>> begin GIVEN DATA
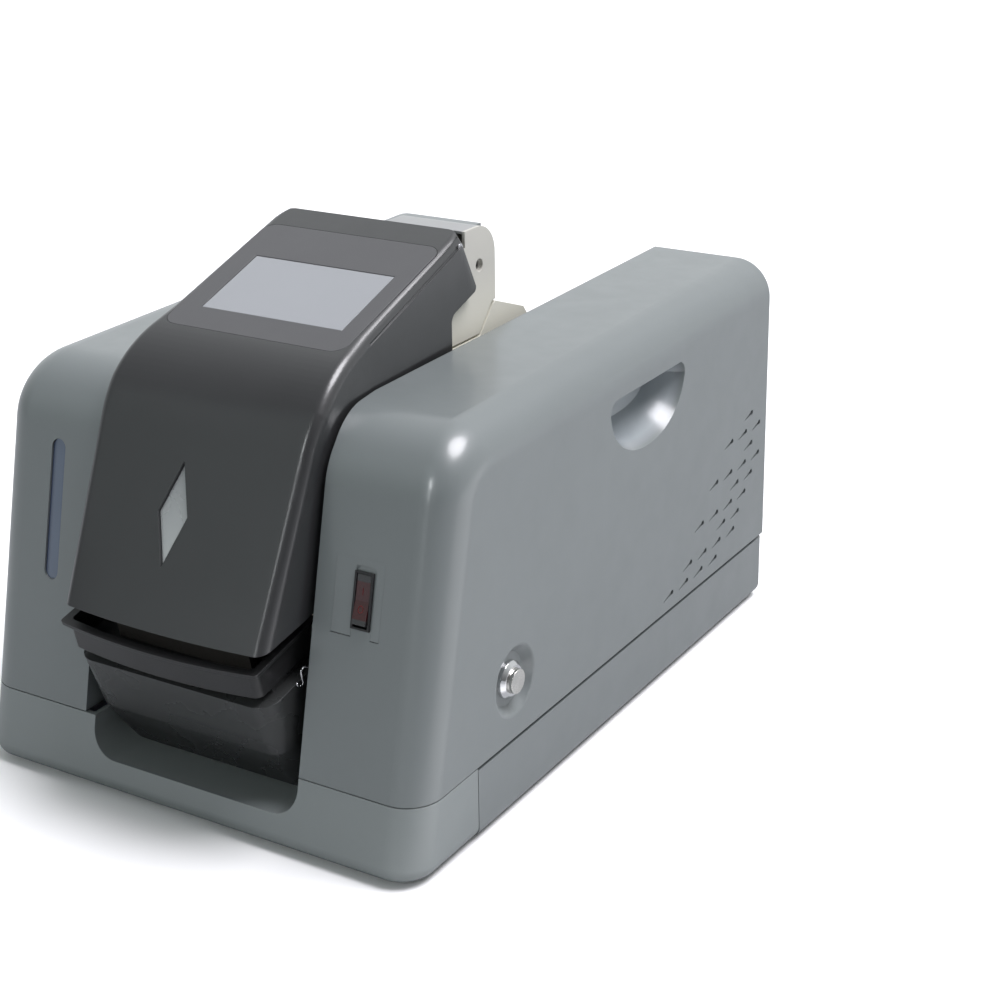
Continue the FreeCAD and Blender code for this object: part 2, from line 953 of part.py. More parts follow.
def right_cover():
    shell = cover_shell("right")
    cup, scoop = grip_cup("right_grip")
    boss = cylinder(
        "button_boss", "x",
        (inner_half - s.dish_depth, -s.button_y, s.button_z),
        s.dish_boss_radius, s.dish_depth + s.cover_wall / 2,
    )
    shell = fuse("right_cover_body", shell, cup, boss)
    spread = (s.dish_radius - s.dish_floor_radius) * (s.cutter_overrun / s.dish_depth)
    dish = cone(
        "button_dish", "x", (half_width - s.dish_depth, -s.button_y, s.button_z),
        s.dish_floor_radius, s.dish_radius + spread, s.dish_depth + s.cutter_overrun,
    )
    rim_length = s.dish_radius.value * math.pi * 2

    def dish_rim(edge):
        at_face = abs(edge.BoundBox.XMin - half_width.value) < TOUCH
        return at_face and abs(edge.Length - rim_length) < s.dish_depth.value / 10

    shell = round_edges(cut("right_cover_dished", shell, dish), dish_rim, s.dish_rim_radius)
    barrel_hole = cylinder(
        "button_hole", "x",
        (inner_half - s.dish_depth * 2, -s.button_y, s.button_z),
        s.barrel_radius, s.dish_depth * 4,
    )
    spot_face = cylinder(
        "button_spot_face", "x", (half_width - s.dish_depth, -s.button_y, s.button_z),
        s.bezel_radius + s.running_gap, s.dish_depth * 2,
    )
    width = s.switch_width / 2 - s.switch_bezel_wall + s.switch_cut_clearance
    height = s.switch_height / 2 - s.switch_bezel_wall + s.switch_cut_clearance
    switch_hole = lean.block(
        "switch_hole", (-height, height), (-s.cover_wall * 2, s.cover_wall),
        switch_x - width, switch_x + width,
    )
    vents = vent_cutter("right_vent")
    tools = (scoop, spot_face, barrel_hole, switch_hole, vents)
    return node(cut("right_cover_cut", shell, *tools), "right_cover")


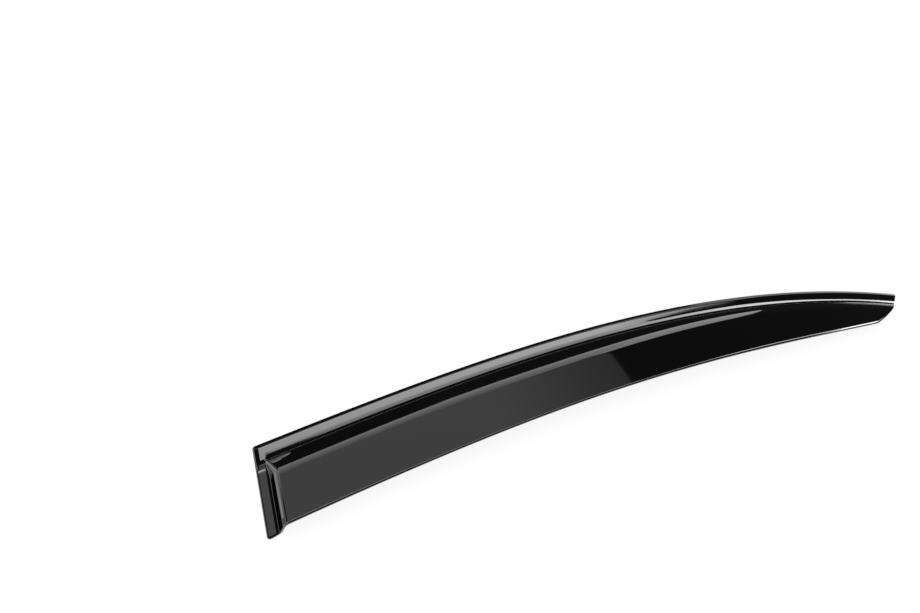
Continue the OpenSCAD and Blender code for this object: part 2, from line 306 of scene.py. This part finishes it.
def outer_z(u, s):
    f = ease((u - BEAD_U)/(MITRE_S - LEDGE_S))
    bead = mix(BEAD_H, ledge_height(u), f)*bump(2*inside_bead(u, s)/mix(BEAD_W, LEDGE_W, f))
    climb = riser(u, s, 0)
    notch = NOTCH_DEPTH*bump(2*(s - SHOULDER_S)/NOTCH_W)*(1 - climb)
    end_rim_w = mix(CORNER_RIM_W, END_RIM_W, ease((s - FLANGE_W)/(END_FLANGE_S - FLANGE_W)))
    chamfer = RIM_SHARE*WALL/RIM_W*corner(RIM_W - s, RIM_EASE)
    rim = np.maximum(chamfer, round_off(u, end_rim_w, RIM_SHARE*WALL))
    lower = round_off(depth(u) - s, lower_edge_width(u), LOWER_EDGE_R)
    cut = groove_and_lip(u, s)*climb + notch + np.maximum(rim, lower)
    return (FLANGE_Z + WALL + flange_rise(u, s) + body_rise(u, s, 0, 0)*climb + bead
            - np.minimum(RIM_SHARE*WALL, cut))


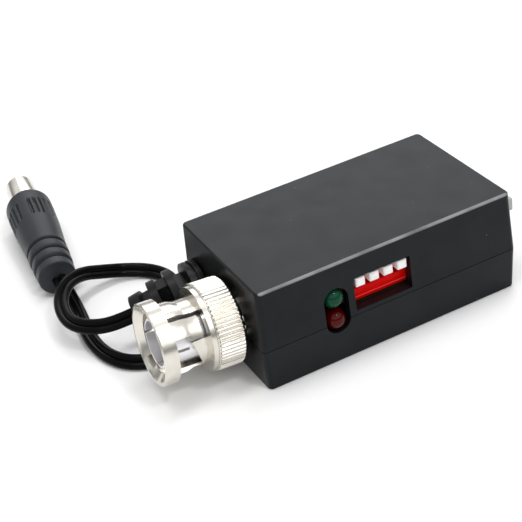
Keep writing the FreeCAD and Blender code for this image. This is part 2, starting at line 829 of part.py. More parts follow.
>> end GIVEN DATA
• _WHAT THIS TASK INVOLVES_
Return every line from the one holding "Continue the OpenSCAD" through the end of the data, exactly as it appears, with both ends kept and nothing else.

• _RESULT OF THE EXERCISE_
Continue the OpenSCAD and Blender code for this object: part 2, from line 306 of scene.py. This part finishes it.
def outer_z(u, s):
    f = ease((u - BEAD_U)/(MITRE_S - LEDGE_S))
    bead = mix(BEAD_H, ledge_height(u), f)*bump(2*inside_bead(u, s)/mix(BEAD_W, LEDGE_W, f))
    climb = riser(u, s, 0)
    notch = NOTCH_DEPTH*bump(2*(s - SHOULDER_S)/NOTCH_W)*(1 - climb)
    end_rim_w = mix(CORNER_RIM_W, END_RIM_W, ease((s - FLANGE_W)/(END_FLANGE_S - FLANGE_W)))
    chamfer = RIM_SHARE*WALL/RIM_W*corner(RIM_W - s, RIM_EASE)
    rim = np.maximum(chamfer, round_off(u, end_rim_w, RIM_SHARE*WALL))
    lower = round_off(depth(u) - s, lower_edge_width(u), LOWER_EDGE_R)
    cut = groove_and_lip(u, s)*climb + notch + np.maximum(rim, lower)
    return (FLANGE_Z + WALL + flange_rise(u, s) + body_rise(u, s, 0, 0)*climb + bead
            - np.minimum(RIM_SHARE*WALL, cut))


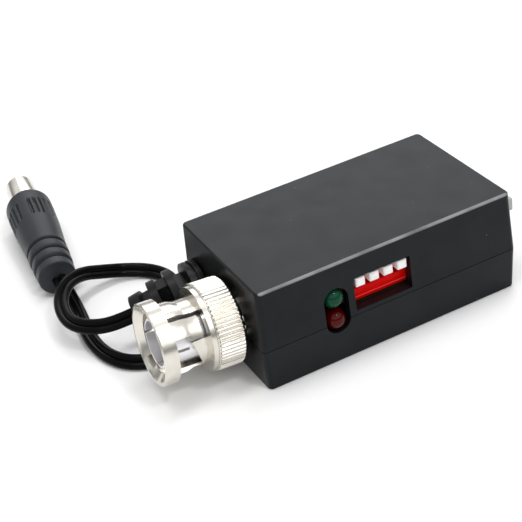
Keep writing the FreeCAD and Blender code for this image. This is part 2, starting at line 829 of part.py. More parts follow.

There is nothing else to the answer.